* **GIVEN REQUEST**: Scan the records for the word "parts". Copy each line that includes it.

* **INPUT ROWS**:
^^^^^^^^^^^^^^^^

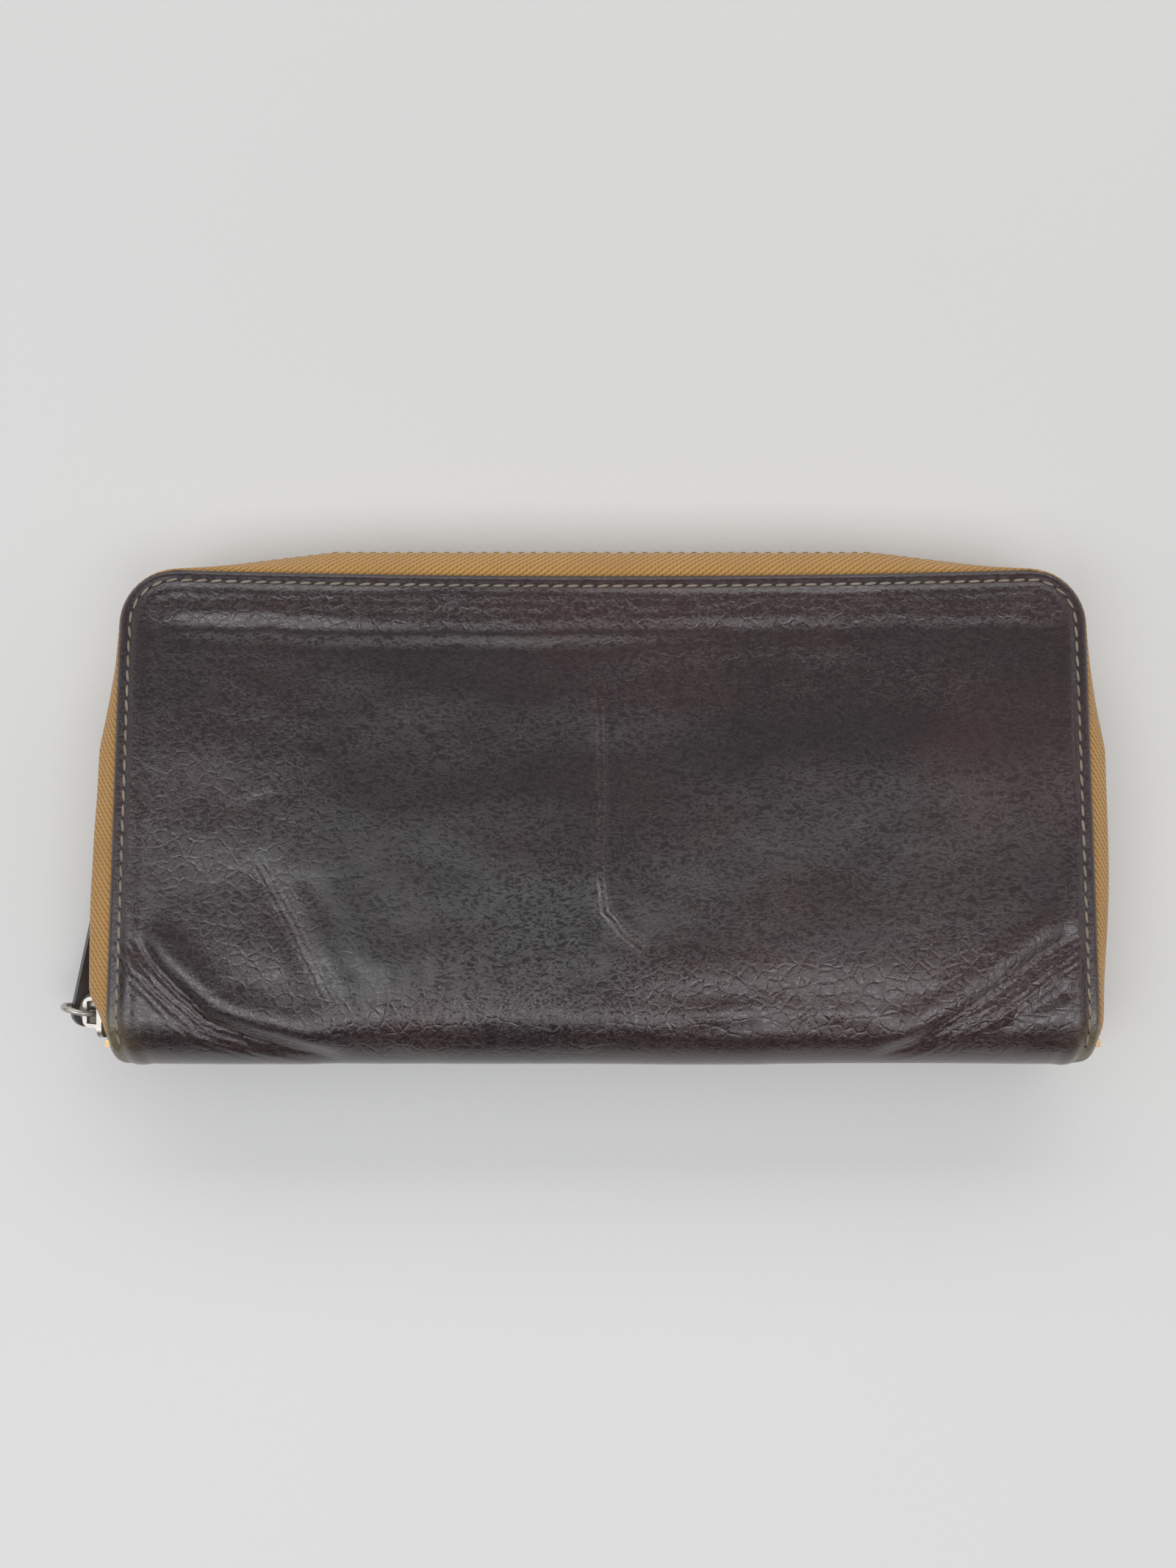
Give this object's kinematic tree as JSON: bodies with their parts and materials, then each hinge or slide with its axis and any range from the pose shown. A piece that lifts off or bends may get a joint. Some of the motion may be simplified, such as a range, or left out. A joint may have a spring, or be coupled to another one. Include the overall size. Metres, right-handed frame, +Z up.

^^^^^^^^^^^^^^^^

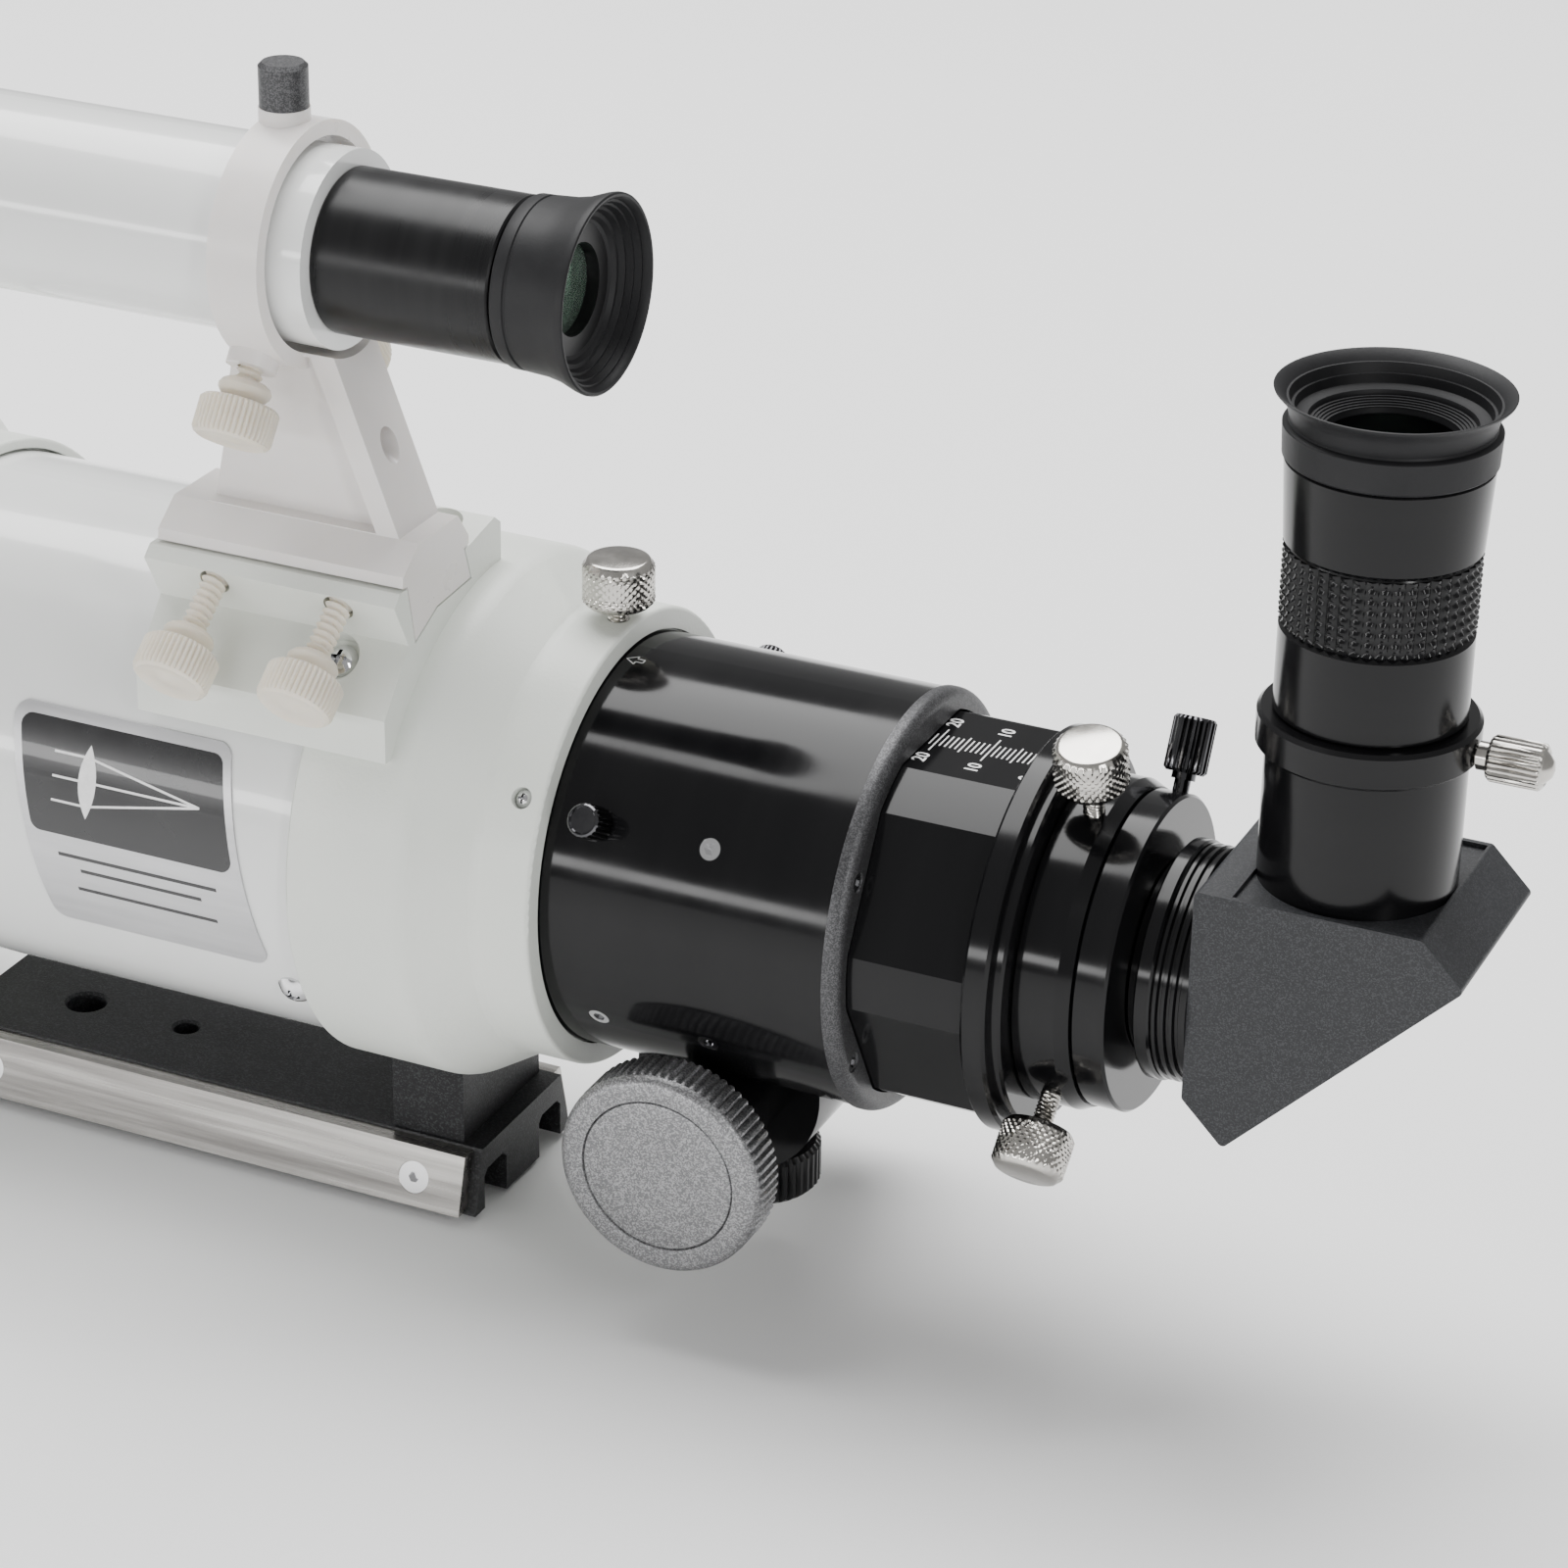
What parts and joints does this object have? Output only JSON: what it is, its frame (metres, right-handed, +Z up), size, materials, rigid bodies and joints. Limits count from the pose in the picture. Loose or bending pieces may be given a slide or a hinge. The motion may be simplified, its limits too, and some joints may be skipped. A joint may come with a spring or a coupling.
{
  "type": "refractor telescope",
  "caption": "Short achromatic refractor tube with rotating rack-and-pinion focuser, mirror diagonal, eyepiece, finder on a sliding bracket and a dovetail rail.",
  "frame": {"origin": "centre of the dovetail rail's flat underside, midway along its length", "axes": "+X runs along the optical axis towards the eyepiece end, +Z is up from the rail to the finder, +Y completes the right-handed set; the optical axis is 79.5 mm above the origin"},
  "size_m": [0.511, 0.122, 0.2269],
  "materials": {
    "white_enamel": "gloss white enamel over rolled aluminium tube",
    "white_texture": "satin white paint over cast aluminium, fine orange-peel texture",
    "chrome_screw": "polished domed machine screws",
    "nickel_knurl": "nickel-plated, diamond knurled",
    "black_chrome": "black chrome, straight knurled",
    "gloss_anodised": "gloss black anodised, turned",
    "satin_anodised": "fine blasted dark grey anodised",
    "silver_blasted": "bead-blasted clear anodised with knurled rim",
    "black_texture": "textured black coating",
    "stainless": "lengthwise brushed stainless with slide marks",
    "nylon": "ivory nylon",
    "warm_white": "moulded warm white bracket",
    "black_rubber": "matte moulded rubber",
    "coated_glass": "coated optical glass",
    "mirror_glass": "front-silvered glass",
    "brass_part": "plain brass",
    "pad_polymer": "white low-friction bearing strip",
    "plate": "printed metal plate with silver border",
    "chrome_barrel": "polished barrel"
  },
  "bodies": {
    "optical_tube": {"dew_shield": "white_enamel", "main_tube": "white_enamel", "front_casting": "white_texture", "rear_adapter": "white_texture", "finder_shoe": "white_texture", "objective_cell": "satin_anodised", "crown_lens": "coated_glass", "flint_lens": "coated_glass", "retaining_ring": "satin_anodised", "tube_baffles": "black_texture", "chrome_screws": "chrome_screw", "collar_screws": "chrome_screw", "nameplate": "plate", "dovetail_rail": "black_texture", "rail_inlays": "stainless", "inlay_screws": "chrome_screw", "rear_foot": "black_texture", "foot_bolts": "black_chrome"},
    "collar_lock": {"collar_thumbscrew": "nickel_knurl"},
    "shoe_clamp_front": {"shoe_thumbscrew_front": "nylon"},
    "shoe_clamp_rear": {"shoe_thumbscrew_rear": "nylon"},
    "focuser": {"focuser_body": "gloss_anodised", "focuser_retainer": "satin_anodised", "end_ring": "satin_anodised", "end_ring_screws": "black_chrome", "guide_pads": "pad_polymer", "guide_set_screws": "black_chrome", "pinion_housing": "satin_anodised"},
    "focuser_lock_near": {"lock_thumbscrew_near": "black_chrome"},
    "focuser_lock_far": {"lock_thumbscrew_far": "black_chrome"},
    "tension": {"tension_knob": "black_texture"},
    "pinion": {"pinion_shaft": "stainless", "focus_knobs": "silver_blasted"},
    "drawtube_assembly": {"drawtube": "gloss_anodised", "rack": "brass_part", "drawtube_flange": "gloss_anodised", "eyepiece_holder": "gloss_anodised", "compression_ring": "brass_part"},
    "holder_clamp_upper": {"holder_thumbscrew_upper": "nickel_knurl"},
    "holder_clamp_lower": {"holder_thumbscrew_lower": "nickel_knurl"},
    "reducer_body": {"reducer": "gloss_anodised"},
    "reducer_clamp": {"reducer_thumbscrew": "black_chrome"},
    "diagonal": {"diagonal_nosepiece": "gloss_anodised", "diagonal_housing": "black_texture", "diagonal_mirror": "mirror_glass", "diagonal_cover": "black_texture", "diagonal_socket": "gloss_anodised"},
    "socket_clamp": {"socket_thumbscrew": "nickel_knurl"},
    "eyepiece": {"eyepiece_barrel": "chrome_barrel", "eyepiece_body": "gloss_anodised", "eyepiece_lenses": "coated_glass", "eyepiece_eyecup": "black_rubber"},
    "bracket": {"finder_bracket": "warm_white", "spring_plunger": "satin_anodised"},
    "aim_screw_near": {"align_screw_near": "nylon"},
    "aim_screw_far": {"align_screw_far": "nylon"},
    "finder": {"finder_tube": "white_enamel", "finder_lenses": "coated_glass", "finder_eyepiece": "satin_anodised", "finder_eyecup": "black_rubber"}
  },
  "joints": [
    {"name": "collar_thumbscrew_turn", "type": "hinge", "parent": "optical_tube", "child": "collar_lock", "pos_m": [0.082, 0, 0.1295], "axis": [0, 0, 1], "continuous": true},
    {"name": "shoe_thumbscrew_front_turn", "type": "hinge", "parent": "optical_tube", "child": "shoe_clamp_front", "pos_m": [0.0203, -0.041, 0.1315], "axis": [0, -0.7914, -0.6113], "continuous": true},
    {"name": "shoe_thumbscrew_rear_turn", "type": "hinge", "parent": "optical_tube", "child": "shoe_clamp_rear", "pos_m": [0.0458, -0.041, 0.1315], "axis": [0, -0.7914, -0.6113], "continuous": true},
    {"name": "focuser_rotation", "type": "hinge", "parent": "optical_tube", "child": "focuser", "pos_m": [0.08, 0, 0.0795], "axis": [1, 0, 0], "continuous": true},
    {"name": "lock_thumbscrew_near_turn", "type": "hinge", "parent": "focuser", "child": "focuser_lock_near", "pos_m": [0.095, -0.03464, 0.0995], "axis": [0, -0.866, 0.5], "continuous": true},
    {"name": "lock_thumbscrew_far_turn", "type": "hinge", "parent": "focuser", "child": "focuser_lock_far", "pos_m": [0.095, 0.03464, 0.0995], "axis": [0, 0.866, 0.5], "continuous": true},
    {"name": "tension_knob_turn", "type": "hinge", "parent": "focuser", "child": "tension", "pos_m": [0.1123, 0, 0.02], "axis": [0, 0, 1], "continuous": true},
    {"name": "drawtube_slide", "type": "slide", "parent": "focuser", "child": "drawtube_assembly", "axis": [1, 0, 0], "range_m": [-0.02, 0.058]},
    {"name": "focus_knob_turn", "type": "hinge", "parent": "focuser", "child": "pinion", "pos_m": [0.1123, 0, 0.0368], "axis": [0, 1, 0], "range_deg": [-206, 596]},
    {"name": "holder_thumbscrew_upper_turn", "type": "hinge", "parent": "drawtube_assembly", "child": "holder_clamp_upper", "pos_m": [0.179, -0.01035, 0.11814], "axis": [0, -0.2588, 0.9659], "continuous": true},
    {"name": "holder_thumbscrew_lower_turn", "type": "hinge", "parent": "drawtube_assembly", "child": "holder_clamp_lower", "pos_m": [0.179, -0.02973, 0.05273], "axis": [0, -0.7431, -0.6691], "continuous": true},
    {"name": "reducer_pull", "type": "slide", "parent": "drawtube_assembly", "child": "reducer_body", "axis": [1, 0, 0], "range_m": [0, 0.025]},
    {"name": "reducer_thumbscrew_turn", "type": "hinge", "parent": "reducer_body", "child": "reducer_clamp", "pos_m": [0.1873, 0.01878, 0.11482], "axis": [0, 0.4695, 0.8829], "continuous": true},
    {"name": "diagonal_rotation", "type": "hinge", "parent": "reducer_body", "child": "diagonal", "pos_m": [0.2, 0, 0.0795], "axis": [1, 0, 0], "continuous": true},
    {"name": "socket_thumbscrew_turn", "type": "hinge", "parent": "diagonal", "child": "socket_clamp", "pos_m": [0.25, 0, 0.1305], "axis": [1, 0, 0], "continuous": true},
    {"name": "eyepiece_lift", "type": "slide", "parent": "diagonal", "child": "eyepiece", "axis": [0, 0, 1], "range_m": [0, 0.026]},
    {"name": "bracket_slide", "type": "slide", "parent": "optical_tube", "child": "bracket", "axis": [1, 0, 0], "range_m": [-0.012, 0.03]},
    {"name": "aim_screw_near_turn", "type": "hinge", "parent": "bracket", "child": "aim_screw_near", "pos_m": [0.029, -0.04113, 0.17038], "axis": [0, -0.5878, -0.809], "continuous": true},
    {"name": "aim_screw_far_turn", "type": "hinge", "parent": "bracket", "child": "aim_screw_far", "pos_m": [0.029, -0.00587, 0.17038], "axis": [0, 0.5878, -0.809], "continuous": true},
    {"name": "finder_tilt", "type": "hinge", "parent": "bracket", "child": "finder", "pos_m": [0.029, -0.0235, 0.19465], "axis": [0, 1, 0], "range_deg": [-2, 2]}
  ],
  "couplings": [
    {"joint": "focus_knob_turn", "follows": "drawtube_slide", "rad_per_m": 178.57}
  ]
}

^^^^^^^^^^^^^^^^

* **RESPONSE TO THIS EXERCISE**:
Give this object's kinematic tree as JSON: bodies with their parts and materials, then each hinge or slide with its axis and any range from the pose shown. A piece that lifts off or bends may get a joint. Some of the motion may be simplified, such as a range, or left out. A joint may have a spring, or be coupled to another one. Include the overall size. Metres, right-handed frame, +Z up.
What parts and joints does this object have? Output only JSON: what it is, its frame (metres, right-handed, +Z up), size, materials, rigid bodies and joints. Limits count from the pose in the picture. Loose or bending pieces may be given a slide or a hinge. The motion may be simplified, its limits too, and some joints may be skipped. A joint may come with a spring or a coupling.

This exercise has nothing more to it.